For people who were – excuse the expression – raised on radio or at least FM rock radio, your knowledge of Journey probably starts with Infinity, when Steve Perry joined the band. But how do you feel about the first three Journey albums?

Well, the band was more instrumental. There were definitely songs and vocals but not like what it came to be known for from Infinity out. It was more — what do I call it? — “experimental” rock in a way. It was jazz and rock and it was built on solos with song structure. And then it became a vocal structure, which I had never done before, not like when we got a lead vocalist where I’m not playing three instruments, a harmonica and doing lead vocals.

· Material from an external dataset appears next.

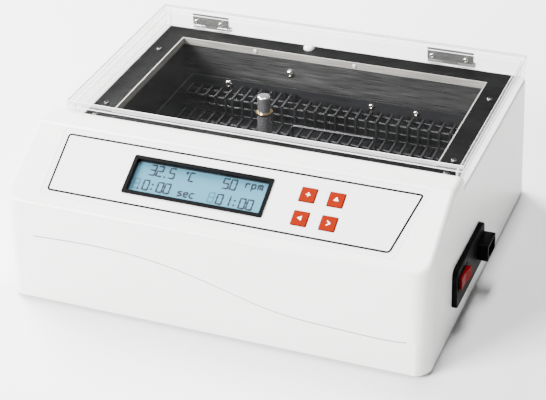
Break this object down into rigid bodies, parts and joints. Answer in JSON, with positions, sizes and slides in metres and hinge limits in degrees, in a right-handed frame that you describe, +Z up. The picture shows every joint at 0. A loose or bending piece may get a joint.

It completely reversed [the direction]. The first part of the band was very experimental, a lot of solos, good playing, great musicianship, and there’s a lot of people that loved it. And there’s a lot of current Journey fans when they go back and go “Wow, this is what they came from?” But it’s all good, man. Same guys, we just tried something different. There were still solos. There was less of it, but we wrote songs for vocals and vocalizing and harmonies. I’d never done that. A lot of people say, “You guys sold out.” The way I look at it is we didn’t do anything except change the way we wanted to look at things, and if it was so simple to sell out to make money, everybody would do that. And we didn’t do that. We were able to sell more tickets than we could albums, and we needed to change our lifestyle, and we did. This was the road we took, and it was still Journey.

Well, congratulations again, and here’s hoping there’s some way that you can play a bit more with Journey in the future.

Thank you very much, but you never know. Neal and I’ve been talking about a bunch of stuff; we’ll see what goes on with Journey. I love playing with him, I always have. I’ve known him since he was 15, I got him into Santana, for God sakes. So he and I have crossed paths so many times, and we’re older and kinder to each other, so we’ll see what happens.